Elites prefer the acquiescing forms of these religions where rewards and punishment will be delivered in the other life but there are also the social justice seeking variants (mesianism) that want punishment today which are leaded by young capable males that are artificially excluded from the upward social mobilily that you analyze so insightfully: the revolutionaries.

Peter Turchin

Hi Juan Alfonso: I am very skeptical of economic explanations of the origins of virtue. And I am particularly skeptical of over-generalizations like this one: “He has a good reason to do that: 800 bc-600 was the age of coined money. Before and after reciprocity and personal “credit” were the base of all human economies.”

Juan Alfonso

It is a generalization indeed: Graeber´s book is 900-page and I am not that good summing it up. Anyway I thought you would appreciate the coincidence of axial religions and big scale economies based in state coinage where trustworthyness is somehow taken from the individual and transferred to the state responsible for the coinage.

Axial states needed to pay proffessional soldiers salaries with a new kind of money that didn´t depend on the soldiers belonging to the social network of the city. The soldiers had to be loyal only to the state. Since commoners could pay their taxes with the coin that soldiers brought with them to buy staff the common people were willing to accept that coin and even use it for their exchanges with people outside their social network.
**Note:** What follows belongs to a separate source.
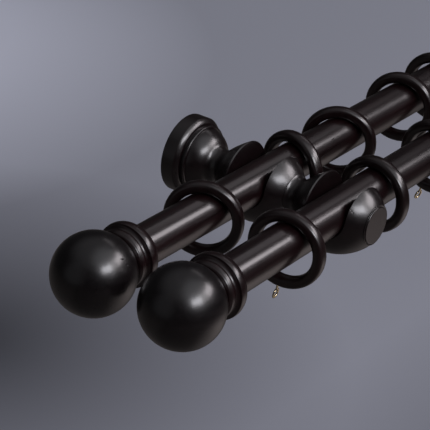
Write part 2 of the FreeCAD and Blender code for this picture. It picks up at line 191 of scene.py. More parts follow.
class Graph:
    """Small helper that builds a tree of shader nodes."""

    def __init__(self, tree: bpy.types.NodeTree, coordinates: str) -> None:
        """Start in a tree, with the named output of a Texture Coordinate node."""
        self.tree = tree
        self.coords = tree.nodes.new("ShaderNodeTexCoord").outputs[coordinates]

    def link(self, output: bpy.types.NodeSocket, socket: bpy.types.NodeSocket) -> None:
        """Join an output to an input."""
        self.tree.links.new(output, socket)

    def noise(self, stretch: Sequence[float], detail: float, roughness: float) -> bpy.types.NodeSocket:
        """Add a stretched noise.

        Args:
            stretch: Scale along X, Y and Z.
            detail: Octaves.
            roughness: Weight of the finer octaves.

        Returns:
            The noise's value socket.
        """
        mapping = self.tree.nodes.new("ShaderNodeMapping")
        mapping.inputs["Scale"].default_value = stretch
        self.link(self.coords, mapping.inputs["Vector"])
        texture = self.tree.nodes.new("ShaderNodeTexNoise")
        texture.inputs["Scale"].default_value = 1.0
        texture.inputs["Detail"].default_value = detail
        texture.inputs["Roughness"].default_value = roughness
        self.link(mapping.outputs["Vector"], texture.inputs["Vector"])
        return texture.outputs["Fac"]

    def math(self, operation: str, first: Value, second: Value) -> bpy.types.NodeSocket:
        """Add a Math node.

        Args:
            operation: Blender's name of the operation.
            first: A socket or a number.
            second: A socket or a number.

        Returns:
            The result's socket.
        """
        node = self.tree.nodes.new("ShaderNodeMath")
        node.operation = operation
        for value, socket in ((first, node.inputs[0]), (second, node.inputs[1])):
            if isinstance(value, (int, float)):
                socket.default_value = value
            else:
                self.link(value, socket)
        return node.outputs[0]

    def blend(self, first: Value, second: Value, share: float) -> bpy.types.NodeSocket:
        """Mix two values, with the given share of the second."""
        return self.math("ADD", self.math("MULTIPLY", first, 1 - share), self.math("MULTIPLY", second, share))

    def compare(self, operation: str, vector: Sequence[float]) -> bpy.types.NodeSocket:
        """Set the coordinates against one vector: DISTANCE from a place, or DOT_PRODUCT with a direction."""
        node = self.tree.nodes.new("ShaderNodeVectorMath")
        node.operation = operation
        node.inputs[1].default_value = vector
        self.link(self.coords, node.inputs[0])
        return node.outputs["Value"]

    def split(self, axis: str) -> bpy.types.NodeSocket:
        """One coordinate, by its axis."""
        node = self.tree.nodes.new("ShaderNodeSeparateXYZ")
        self.link(self.coords, node.inputs[0])
        return node.outputs[axis]

    def ramp(
        self, value: bpy.types.NodeSocket, stops: Sequence[tuple[float, Sequence[float]]]
    ) -> bpy.types.NodeSocket:
        """Colour a value by a ramp of (place, colour) stops and return the colour's socket."""
        node = self.tree.nodes.new("ShaderNodeValToRGB")
        for element, (place, colour) in zip(node.color_ramp.elements, stops):
            element.position = place
            element.color = (*colour, 1.0)
        self.link(value, node.inputs["Fac"])
        return node.outputs["Color"]

    def map_range(
        self, value: bpy.types.NodeSocket, low: float, high: float, to_low: float, to_high: float,
        interpolation: str = "LINEAR",
    ) -> bpy.types.NodeSocket:
        """Map a value from one range to another and return the result's socket."""
        node = self.tree.nodes.new("ShaderNodeMapRange")
        node.interpolation_type = interpolation
        for name, number in (
            ("From Min", low), ("From Max", high), ("To Min", to_low), ("To Max", to_high)
        ):
            node.inputs[name].default_value = number
        self.link(value, node.inputs["Value"])
        return node.outputs["Result"]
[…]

A lot of moral consequences derive from the minimization of both direct and indirect reciprocity in every day economic life, and moral religions seem to fill the gap. Sometimes they seem to appease common people and make them accept the inequal social order (asceticism) and sometimes they do the opposite and claim a return to a more egalitarian form of life… a form of life that I in part identify with your asabiya.

Perhaps expansionist states do need big comercial economies to sustain proffessional armies to perpetuate themselves, but eventually this non-egalitarian economies, that put more emphasis in mutualism and exploitation than in altruism, erode asabiya and therefore they could be sowing their own decadence.